Nietypowe odwiedziny aligatorzyca złożyła mieszkance miasta Clear Lake w Teksasie w zeszłą środę. - Kiedy usłyszałam pukanie, pomyślałam, że to jedno z moich dzieci robi sobie żarty. Otworzyłam drzwi i zobaczyłam ją... Dyszała i mrugała do mnie - tak o bliskim spotkaniu z dzikim zwierzęciem opowiedziała Alexis Harmon w rozmowie z amerykańską telewizją KHOU 1. Jej wypowiedź zacytował magazyn "Newsweek".
Kobieta natychmiast wezwała policję. Przybyli na miejsce funkcjonariusze sprowadzili łowcę gadów Tima DeRamusa, który schwytał zwierzę. "Puk puk! Kto tam?" - zażartowali policjanci we wpisie na Facebooku. Z podanych przez nich informacji wynika, że odłowiona samica miała prawie 2,5 metra długości [aligatory spotykane w USA mogą osiągać do nawet 3,7 m - red.].
- Widok aligatora nie jest u nas niczym dziwnym. O tej porze roku odławiam zwykle do 100 sztuk - stwierdził Tim DeRamus. Podkreślił, że chociaż aligatory z reguły nie atakują ludzi, to nie jest to całkiem wykluczone. Przypomniał tragiczne zdarzenie z 20 lutego br.
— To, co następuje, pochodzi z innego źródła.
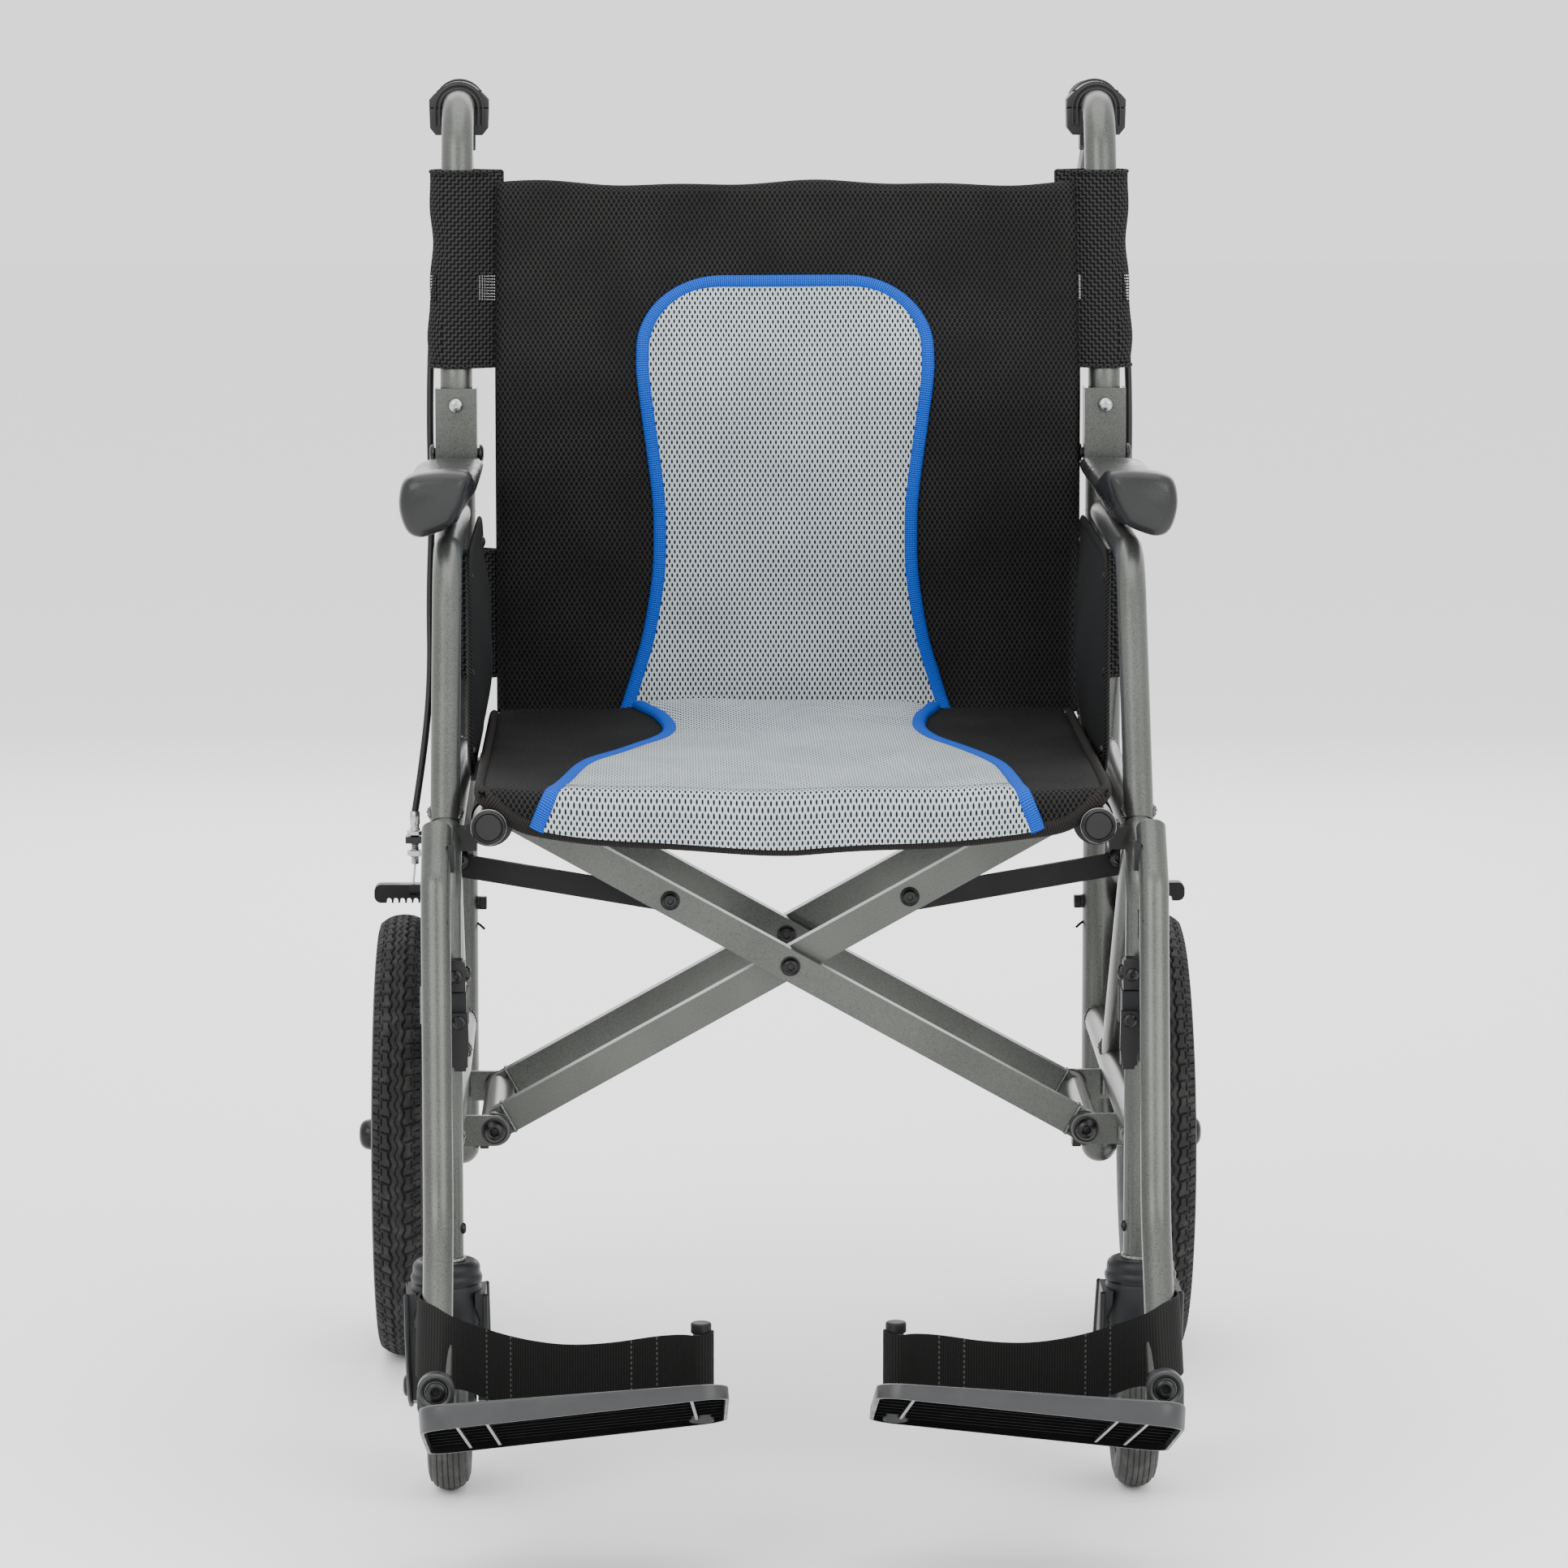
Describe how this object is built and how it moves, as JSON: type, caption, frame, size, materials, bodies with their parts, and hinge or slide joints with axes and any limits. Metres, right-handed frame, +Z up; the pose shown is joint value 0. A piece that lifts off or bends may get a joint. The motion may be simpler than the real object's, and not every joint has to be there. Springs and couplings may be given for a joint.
{
  "type": "transport wheelchair",
  "caption": "Folding transport wheelchair with cross-braced frame, mesh seat and back, fold-down push handles with brake levers, swing-away footrests and flip-up footplates.",
  "frame": {"origin": "on the floor, under the middle of the chair's bounding box", "axes": "+X to the sitter's left, +Y to the back, +Z up; the sitter faces -Y"},
  "size_m": [0.594, 0.9185, 0.8919],
  "materials": {
    "frame": "satin metallic paint",
    "black_plastic": "moulded",
    "black_steel": "blackened",
    "pad_plastic": "textured, semi-gloss",
    "skirt_fabric": "twill",
    "grip_rubber": "matt",
    "housing_plastic": "fine texture",
    "lever_black": "satin",
    "cable_jacket": "satin",
    "zinc": "zinc plated",
    "shoe_steel": "satin",
    "tyre": "matt rubber",
    "rim_plastic": "moulded",
    "fork_plastic": "moulded",
    "caster_tyre": "moulded",
    "saddle_plastic": "moulded",
    "latch_plastic": "moulded",
    "plate_plastic": "fine texture",
    "webbing": "woven",
    "link_steel": "satin",
    "mesh_black": "spacer mesh",
    "mesh_grey": "spacer mesh",
    "piping_blue": "ribbed binding",
    "sleeve_mesh": "open weave"
  },
  "bodies": {
    "right_side": {"right_rear_post": "frame", "right_front_post": "frame", "right_upper_rail": "frame", "right_lower_rail": "frame", "right_rail_saddles": "black_plastic", "right_side_bolts": "black_steel", "right_armrest_tube": "frame", "right_arm_pad": "pad_plastic", "right_skirt_guard": "skirt_fabric", "right_brake_cable": "cable_jacket", "right_cable_stop": "zinc", "back_lower": "mesh_black"},
    "right_back": {"right_cane": "frame", "right_cane_hinge": "frame", "right_grip": "grip_rubber", "right_brake_housing": "housing_plastic", "back_upper": "mesh_black"},
    "right_brake_lever": {"right_brake_lever": "lever_black"},
    "right_brake_shoe": {"right_brake_shoe": "shoe_steel"},
    "right_rear_wheel": {"right_rear_tyre": "tyre", "right_rear_rim": "rim_plastic"},
    "right_caster_fork": {"right_caster_fork": "fork_plastic"},
    "right_caster_wheel": {"right_caster_wheel": "caster_tyre"},
    "right_hanger": {"right_hanger_tube": "frame", "right_hanger_saddles": "saddle_plastic"},
    "right_latch": {"right_hanger_latch": "latch_plastic"},
    "right_footplate": {"right_footplate": "plate_plastic", "right_heel_strap": "webbing"},
    "right_link": {"right_link": "link_steel"},
    "left_side": {"left_rear_post": "frame", "left_front_post": "frame", "left_upper_rail": "frame", "left_lower_rail": "frame", "left_rail_saddles": "black_plastic", "left_side_bolts": "black_steel", "left_armrest_tube": "frame", "left_arm_pad": "pad_plastic", "left_skirt_guard": "skirt_fabric", "left_brake_cable": "cable_jacket", "left_cable_stop": "zinc"},
    "left_back": {"left_cane": "frame", "left_cane_hinge": "frame", "left_grip": "grip_rubber", "left_brake_housing": "housing_plastic"},
    "left_brake_lever": {"left_brake_lever": "lever_black"},
    "left_brake_shoe": {"left_brake_shoe": "shoe_steel"},
    "left_rear_wheel": {"left_rear_tyre": "tyre", "left_rear_rim": "rim_plastic"},
    "left_caster_fork": {"left_caster_fork": "fork_plastic"},
    "left_caster_wheel": {"left_caster_wheel": "caster_tyre"},
    "left_hanger": {"left_hanger_tube": "frame", "left_hanger_saddles": "saddle_plastic"},
    "left_latch": {"left_hanger_latch": "latch_plastic"},
    "left_footplate": {"left_footplate": "plate_plastic", "left_heel_strap": "webbing"},
    "left_link": {"left_link": "link_steel"},
    "brace_a": {"brace_a": "frame"},
    "brace_b": {"brace_b": "frame", "brace_bolts": "black_steel", "seat": "mesh_black"}
  },
  "joints": [
    {"name": "fold", "type": "hinge", "parent": "right_side", "child": "brace_b", "pos_m": [-0.1925, -0.00225, 0.224], "axis": [0, -1, 0], "range_deg": [0, 52], "deforming": ["seat", "back_upper", "back_lower"]},
    {"name": "brace_pivot", "type": "hinge", "parent": "brace_b", "child": "brace_a", "pos_m": [0, -0.00225, 0.331], "axis": [0, -1, 0], "range_deg": [-104, 0]},
    {"name": "left_side_pivot", "type": "hinge", "parent": "brace_a", "child": "left_side", "pos_m": [0.1925, -0.00225, 0.224], "axis": [0, -1, 0], "range_deg": [0, 52]},
    {"name": "right_link_pivot", "type": "hinge", "parent": "right_side", "child": "right_link", "pos_m": [-0.215, -0.04825, 0.3975], "axis": [0, -1, 0], "range_deg": [0, 81.79]},
    {"name": "right_back_fold", "type": "hinge", "parent": "right_side", "child": "right_back", "pos_m": [-0.225, 0.26425, 0.636], "axis": [-1, 0, 0], "range_deg": [0, 90], "deforming": ["right_brake_cable"]},
    {"name": "right_brake_lever_pivot", "type": "hinge", "parent": "right_back", "child": "right_brake_lever", "pos_m": [-0.219, 0.37325, 0.849], "axis": [1, 0, 0], "range_deg": [0, 18], "stiffness_Nm_per_rad": 1, "springref_deg": -20.05},
    {"name": "right_brake_shoe_pivot", "type": "hinge", "parent": "right_side", "child": "right_brake_shoe", "pos_m": [-0.243, 0.26425, 0.32], "axis": [-1, 0, 0], "range_deg": [0, 15]},
    {"name": "right_rear_wheel_spin", "type": "hinge", "parent": "right_side", "child": "right_rear_wheel", "pos_m": [-0.2646, 0.26425, 0.155], "axis": [1, 0, 0], "continuous": true},
    {"name": "right_caster_swivel", "type": "hinge", "parent": "right_side", "child": "right_caster_fork", "pos_m": [-0.221, -0.18575, 0.16], "axis": [0, 0, 1], "continuous": true},
    {"name": "right_caster_spin", "type": "hinge", "parent": "right_caster_fork", "child": "right_caster_wheel", "pos_m": [-0.221, -0.13575, 0.067], "axis": [1, 0, 0], "continuous": true},
    {"name": "right_hanger_swing", "type": "hinge", "parent": "right_side", "child": "right_hanger", "pos_m": [-0.221, -0.18575, 0.35], "axis": [0, 0, -1], "range_deg": [0, 90]},
    {"name": "right_latch_pivot", "type": "hinge", "parent": "right_hanger", "child": "right_latch", "pos_m": [-0.211, -0.21275, 0.318], "axis": [0, -1, 0], "range_deg": [0, 14], "stiffness_Nm_per_rad": 0.15, "springref_deg": -11.46},
    {"name": "right_footplate_flip", "type": "hinge", "parent": "right_hanger", "child": "right_footplate", "pos_m": [-0.221, -0.38675, 0.123], "axis": [0, -1, 0], "range_deg": [0, 90.05], "deforming": ["right_heel_strap"]},
    {"name": "left_link_pivot", "type": "hinge", "parent": "left_side", "child": "left_link", "pos_m": [0.215, -0.04825, 0.3975], "axis": [0, -1, 0], "range_deg": [-81.79, 0]},
    {"name": "left_back_fold", "type": "hinge", "parent": "left_side", "child": "left_back", "pos_m": [0.225, 0.26425, 0.636], "axis": [-1, 0, 0], "range_deg": [0, 90], "deforming": ["left_brake_cable"]},
    {"name": "left_brake_lever_pivot", "type": "hinge", "parent": "left_back", "child": "left_brake_lever", "pos_m": [0.219, 0.37325, 0.849], "axis": [1, 0, 0], "range_deg": [0, 18], "stiffness_Nm_per_rad": 1, "springref_deg": -20.05},
    {"name": "left_brake_shoe_pivot", "type": "hinge", "parent": "left_side", "child": "left_brake_shoe", "pos_m": [0.243, 0.26425, 0.32], "axis": [-1, 0, 0], "range_deg": [0, 15]},
    {"name": "left_rear_wheel_spin", "type": "hinge", "parent": "left_side", "child": "left_rear_wheel", "pos_m": [0.2646, 0.26425, 0.155], "axis": [1, 0, 0], "continuous": true},
    {"name": "left_caster_swivel", "type": "hinge", "parent": "left_side", "child": "left_caster_fork", "pos_m": [0.221, -0.18575, 0.16], "axis": [0, 0, 1], "continuous": true},
    {"name": "left_caster_spin", "type": "hinge", "parent": "left_caster_fork", "child": "left_caster_wheel", "pos_m": [0.221, -0.13575, 0.067], "axis": [1, 0, 0], "continuous": true},
    {"name": "left_hanger_swing", "type": "hinge", "parent": "left_side", "child": "left_hanger", "pos_m": [0.221, -0.18575, 0.35], "axis": [0, 0, 1], "range_deg": [0, 90]},
    {"name": "left_latch_pivot", "type": "hinge", "parent": "left_hanger", "child": "left_latch", "pos_m": [0.211, -0.21275, 0.318], "axis": [0, 1, 0], "range_deg": [0, 14], "stiffness_Nm_per_rad": 0.15, "springref_deg": -11.46},
    {"name": "left_footplate_flip", "type": "hinge", "parent": "left_hanger", "child": "left_footplate", "pos_m": [0.221, -0.38675, 0.123], "axis": [0, 1, 0], "range_deg": [0, 90.05], "deforming": ["left_heel_strap"]}
  ],
  "couplings": [
    {"joint": "brace_pivot", "follows": "fold", "ratio": -2},
    {"joint": "left_side_pivot", "follows": "fold", "ratio": 1},
    {"joint": "right_link_pivot", "follows": "fold", "ratio": 1.5727},
    {"joint": "right_brake_shoe_pivot", "follows": "right_brake_lever_pivot", "ratio": 0.8332},
    {"joint": "right_footplate_flip", "follows": "fold", "ratio": 1.7308},
    {"joint": "left_link_pivot", "follows": "fold", "ratio": -1.5727},
    {"joint": "left_brake_shoe_pivot", "follows": "left_brake_lever_pivot", "ratio": 0.8332},
    {"joint": "left_footplate_flip", "follows": "fold", "ratio": 1.7308},
    {"joint": "left_back_fold", "follows": "right_back_fold", "ratio": 1}
  ]
}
W Fort Pierce na Florydzie zginęła wtedy 85-letnia mieszkanka domu spokojnej starości, którą aligator zaatakował, gdy wyszła na spacer z psem.
Więcej wiadomości ze świata znajdziesz na stronie głównej Gazeta.pl >>>
Samica, która "zapukała" do drzwi Alexis Harmon, została bezpiecznie przetransportowana do rezerwatu dla aligatorów - poinformowała policja.